■ **Data shown**
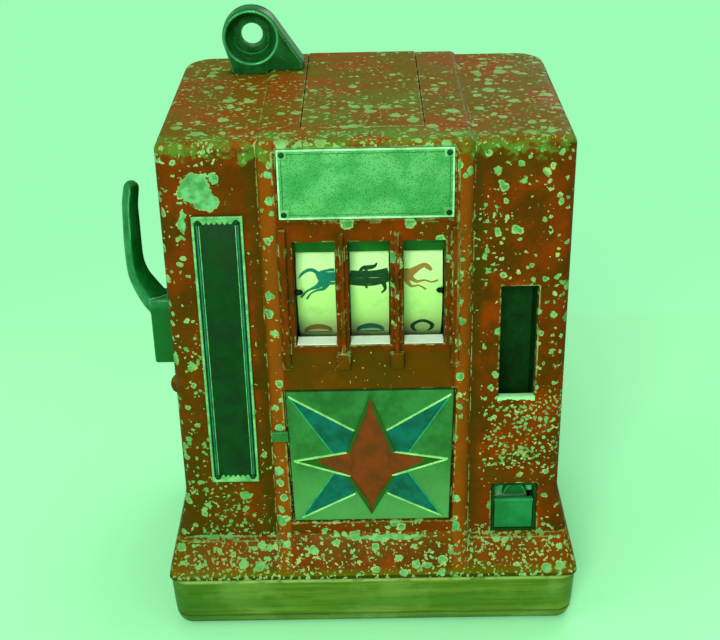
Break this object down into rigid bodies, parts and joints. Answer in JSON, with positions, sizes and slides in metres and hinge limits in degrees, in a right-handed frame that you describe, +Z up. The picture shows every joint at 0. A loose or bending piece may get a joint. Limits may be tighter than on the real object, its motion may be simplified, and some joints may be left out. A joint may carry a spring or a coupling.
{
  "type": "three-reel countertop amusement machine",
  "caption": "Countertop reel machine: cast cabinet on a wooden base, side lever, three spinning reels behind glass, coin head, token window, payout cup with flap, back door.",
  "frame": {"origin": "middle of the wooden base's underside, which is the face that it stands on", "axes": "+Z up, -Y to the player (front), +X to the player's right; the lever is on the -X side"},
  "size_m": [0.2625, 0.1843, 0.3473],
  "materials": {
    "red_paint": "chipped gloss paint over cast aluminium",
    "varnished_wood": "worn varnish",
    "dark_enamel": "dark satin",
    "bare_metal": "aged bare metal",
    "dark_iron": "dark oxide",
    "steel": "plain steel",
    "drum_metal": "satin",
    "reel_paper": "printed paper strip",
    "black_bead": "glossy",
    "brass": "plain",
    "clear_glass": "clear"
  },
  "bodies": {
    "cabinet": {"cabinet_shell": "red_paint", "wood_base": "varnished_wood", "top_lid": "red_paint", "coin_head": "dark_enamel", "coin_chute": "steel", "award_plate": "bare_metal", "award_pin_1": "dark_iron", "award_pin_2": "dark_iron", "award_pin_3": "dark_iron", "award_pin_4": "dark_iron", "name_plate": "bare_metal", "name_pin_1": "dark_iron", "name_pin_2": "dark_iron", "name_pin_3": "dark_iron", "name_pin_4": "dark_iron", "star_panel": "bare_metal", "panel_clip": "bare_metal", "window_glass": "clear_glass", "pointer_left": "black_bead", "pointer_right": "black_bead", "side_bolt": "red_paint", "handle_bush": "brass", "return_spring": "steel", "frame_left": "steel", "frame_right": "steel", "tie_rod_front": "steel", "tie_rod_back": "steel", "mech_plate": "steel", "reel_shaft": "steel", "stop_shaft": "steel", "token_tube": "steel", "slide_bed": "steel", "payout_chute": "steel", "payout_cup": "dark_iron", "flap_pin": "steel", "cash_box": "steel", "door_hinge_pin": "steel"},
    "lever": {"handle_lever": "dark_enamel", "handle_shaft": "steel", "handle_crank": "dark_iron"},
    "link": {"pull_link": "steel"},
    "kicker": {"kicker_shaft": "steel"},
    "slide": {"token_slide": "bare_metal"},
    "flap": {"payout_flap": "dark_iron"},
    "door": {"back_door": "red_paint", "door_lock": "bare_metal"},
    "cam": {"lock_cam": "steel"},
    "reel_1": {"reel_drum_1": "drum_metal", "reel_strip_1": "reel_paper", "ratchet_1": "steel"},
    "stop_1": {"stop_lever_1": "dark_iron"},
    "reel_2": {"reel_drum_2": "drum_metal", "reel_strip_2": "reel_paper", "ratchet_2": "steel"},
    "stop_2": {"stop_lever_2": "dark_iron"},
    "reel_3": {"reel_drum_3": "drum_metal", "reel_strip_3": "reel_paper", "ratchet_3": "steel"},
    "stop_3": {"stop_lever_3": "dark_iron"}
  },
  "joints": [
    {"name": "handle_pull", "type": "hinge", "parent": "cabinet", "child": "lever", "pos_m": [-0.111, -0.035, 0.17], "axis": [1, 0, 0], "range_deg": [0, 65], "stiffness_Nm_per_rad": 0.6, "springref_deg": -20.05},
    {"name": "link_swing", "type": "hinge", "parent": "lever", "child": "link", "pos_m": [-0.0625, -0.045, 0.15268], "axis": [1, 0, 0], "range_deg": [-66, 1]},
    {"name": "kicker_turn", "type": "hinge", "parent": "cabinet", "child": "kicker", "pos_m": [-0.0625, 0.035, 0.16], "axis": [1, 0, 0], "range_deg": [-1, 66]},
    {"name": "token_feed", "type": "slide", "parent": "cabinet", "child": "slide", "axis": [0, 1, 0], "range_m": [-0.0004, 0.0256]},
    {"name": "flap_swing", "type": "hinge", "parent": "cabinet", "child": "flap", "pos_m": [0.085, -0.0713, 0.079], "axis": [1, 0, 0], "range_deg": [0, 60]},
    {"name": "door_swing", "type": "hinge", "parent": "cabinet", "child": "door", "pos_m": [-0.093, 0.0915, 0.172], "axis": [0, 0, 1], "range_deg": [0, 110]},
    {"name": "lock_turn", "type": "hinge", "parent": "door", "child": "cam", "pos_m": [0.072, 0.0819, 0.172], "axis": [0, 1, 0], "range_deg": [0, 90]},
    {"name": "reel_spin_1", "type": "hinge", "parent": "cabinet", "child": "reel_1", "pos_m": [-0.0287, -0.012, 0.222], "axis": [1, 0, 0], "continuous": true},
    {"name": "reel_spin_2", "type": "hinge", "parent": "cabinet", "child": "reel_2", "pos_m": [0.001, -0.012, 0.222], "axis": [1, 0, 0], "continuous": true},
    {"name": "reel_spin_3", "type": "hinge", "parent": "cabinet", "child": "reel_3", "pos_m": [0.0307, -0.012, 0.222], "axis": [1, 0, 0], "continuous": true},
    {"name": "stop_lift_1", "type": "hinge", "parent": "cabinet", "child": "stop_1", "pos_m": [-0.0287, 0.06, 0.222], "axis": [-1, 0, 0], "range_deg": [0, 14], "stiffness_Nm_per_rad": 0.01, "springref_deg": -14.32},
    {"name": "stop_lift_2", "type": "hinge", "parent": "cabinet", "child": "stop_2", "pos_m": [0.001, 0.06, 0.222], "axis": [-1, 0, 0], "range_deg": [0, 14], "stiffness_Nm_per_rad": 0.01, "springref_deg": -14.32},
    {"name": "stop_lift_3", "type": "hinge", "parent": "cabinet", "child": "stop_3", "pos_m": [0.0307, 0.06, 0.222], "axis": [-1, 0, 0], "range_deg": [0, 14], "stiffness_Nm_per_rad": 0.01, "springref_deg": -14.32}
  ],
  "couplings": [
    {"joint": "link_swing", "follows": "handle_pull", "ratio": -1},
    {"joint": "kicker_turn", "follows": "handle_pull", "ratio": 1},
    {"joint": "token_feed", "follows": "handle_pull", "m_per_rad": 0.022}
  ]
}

■ **Task to carry out**
Print the listing above in full, exactly as it is.

■ **Written answer**
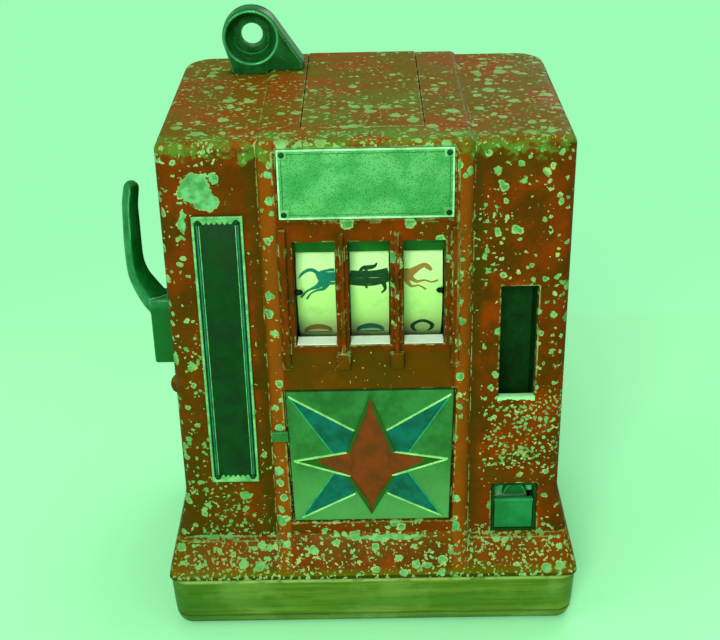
Break this object down into rigid bodies, parts and joints. Answer in JSON, with positions, sizes and slides in metres and hinge limits in degrees, in a right-handed frame that you describe, +Z up. The picture shows every joint at 0. A loose or bending piece may get a joint. Limits may be tighter than on the real object, its motion may be simplified, and some joints may be left out. A joint may carry a spring or a coupling.
{
  "type": "three-reel countertop amusement machine",
  "caption": "Countertop reel machine: cast cabinet on a wooden base, side lever, three spinning reels behind glass, coin head, token window, payout cup with flap, back door.",
  "frame": {"origin": "middle of the wooden base's underside, which is the face that it stands on", "axes": "+Z up, -Y to the player (front), +X to the player's right; the lever is on the -X side"},
  "size_m": [0.2625, 0.1843, 0.3473],
  "materials": {
    "red_paint": "chipped gloss paint over cast aluminium",
    "varnished_wood": "worn varnish",
    "dark_enamel": "dark satin",
    "bare_metal": "aged bare metal",
    "dark_iron": "dark oxide",
    "steel": "plain steel",
    "drum_metal": "satin",
    "reel_paper": "printed paper strip",
    "black_bead": "glossy",
    "brass": "plain",
    "clear_glass": "clear"
  },
  "bodies": {
    "cabinet": {"cabinet_shell": "red_paint", "wood_base": "varnished_wood", "top_lid": "red_paint", "coin_head": "dark_enamel", "coin_chute": "steel", "award_plate": "bare_metal", "award_pin_1": "dark_iron", "award_pin_2": "dark_iron", "award_pin_3": "dark_iron", "award_pin_4": "dark_iron", "name_plate": "bare_metal", "name_pin_1": "dark_iron", "name_pin_2": "dark_iron", "name_pin_3": "dark_iron", "name_pin_4": "dark_iron", "star_panel": "bare_metal", "panel_clip": "bare_metal", "window_glass": "clear_glass", "pointer_left": "black_bead", "pointer_right": "black_bead", "side_bolt": "red_paint", "handle_bush": "brass", "return_spring": "steel", "frame_left": "steel", "frame_right": "steel", "tie_rod_front": "steel", "tie_rod_back": "steel", "mech_plate": "steel", "reel_shaft": "steel", "stop_shaft": "steel", "token_tube": "steel", "slide_bed": "steel", "payout_chute": "steel", "payout_cup": "dark_iron", "flap_pin": "steel", "cash_box": "steel", "door_hinge_pin": "steel"},
    "lever": {"handle_lever": "dark_enamel", "handle_shaft": "steel", "handle_crank": "dark_iron"},
    "link": {"pull_link": "steel"},
    "kicker": {"kicker_shaft": "steel"},
    "slide": {"token_slide": "bare_metal"},
    "flap": {"payout_flap": "dark_iron"},
    "door": {"back_door": "red_paint", "door_lock": "bare_metal"},
    "cam": {"lock_cam": "steel"},
    "reel_1": {"reel_drum_1": "drum_metal", "reel_strip_1": "reel_paper", "ratchet_1": "steel"},
    "stop_1": {"stop_lever_1": "dark_iron"},
    "reel_2": {"reel_drum_2": "drum_metal", "reel_strip_2": "reel_paper", "ratchet_2": "steel"},
    "stop_2": {"stop_lever_2": "dark_iron"},
    "reel_3": {"reel_drum_3": "drum_metal", "reel_strip_3": "reel_paper", "ratchet_3": "steel"},
    "stop_3": {"stop_lever_3": "dark_iron"}
  },
  "joints": [
    {"name": "handle_pull", "type": "hinge", "parent": "cabinet", "child": "lever", "pos_m": [-0.111, -0.035, 0.17], "axis": [1, 0, 0], "range_deg": [0, 65], "stiffness_Nm_per_rad": 0.6, "springref_deg": -20.05},
    {"name": "link_swing", "type": "hinge", "parent": "lever", "child": "link", "pos_m": [-0.0625, -0.045, 0.15268], "axis": [1, 0, 0], "range_deg": [-66, 1]},
    {"name": "kicker_turn", "type": "hinge", "parent": "cabinet", "child": "kicker", "pos_m": [-0.0625, 0.035, 0.16], "axis": [1, 0, 0], "range_deg": [-1, 66]},
    {"name": "token_feed", "type": "slide", "parent": "cabinet", "child": "slide", "axis": [0, 1, 0], "range_m": [-0.0004, 0.0256]},
    {"name": "flap_swing", "type": "hinge", "parent": "cabinet", "child": "flap", "pos_m": [0.085, -0.0713, 0.079], "axis": [1, 0, 0], "range_deg": [0, 60]},
    {"name": "door_swing", "type": "hinge", "parent": "cabinet", "child": "door", "pos_m": [-0.093, 0.0915, 0.172], "axis": [0, 0, 1], "range_deg": [0, 110]},
    {"name": "lock_turn", "type": "hinge", "parent": "door", "child": "cam", "pos_m": [0.072, 0.0819, 0.172], "axis": [0, 1, 0], "range_deg": [0, 90]},
    {"name": "reel_spin_1", "type": "hinge", "parent": "cabinet", "child": "reel_1", "pos_m": [-0.0287, -0.012, 0.222], "axis": [1, 0, 0], "continuous": true},
    {"name": "reel_spin_2", "type": "hinge", "parent": "cabinet", "child": "reel_2", "pos_m": [0.001, -0.012, 0.222], "axis": [1, 0, 0], "continuous": true},
    {"name": "reel_spin_3", "type": "hinge", "parent": "cabinet", "child": "reel_3", "pos_m": [0.0307, -0.012, 0.222], "axis": [1, 0, 0], "continuous": true},
    {"name": "stop_lift_1", "type": "hinge", "parent": "cabinet", "child": "stop_1", "pos_m": [-0.0287, 0.06, 0.222], "axis": [-1, 0, 0], "range_deg": [0, 14], "stiffness_Nm_per_rad": 0.01, "springref_deg": -14.32},
    {"name": "stop_lift_2", "type": "hinge", "parent": "cabinet", "child": "stop_2", "pos_m": [0.001, 0.06, 0.222], "axis": [-1, 0, 0], "range_deg": [0, 14], "stiffness_Nm_per_rad": 0.01, "springref_deg": -14.32},
    {"name": "stop_lift_3", "type": "hinge", "parent": "cabinet", "child": "stop_3", "pos_m": [0.0307, 0.06, 0.222], "axis": [-1, 0, 0], "range_deg": [0, 14], "stiffness_Nm_per_rad": 0.01, "springref_deg": -14.32}
  ],
  "couplings": [
    {"joint": "link_swing", "follows": "handle_pull", "ratio": -1},
    {"joint": "kicker_turn", "follows": "handle_pull", "ratio": 1},
    {"joint": "token_feed", "follows": "handle_pull", "m_per_rad": 0.022}
  ]
}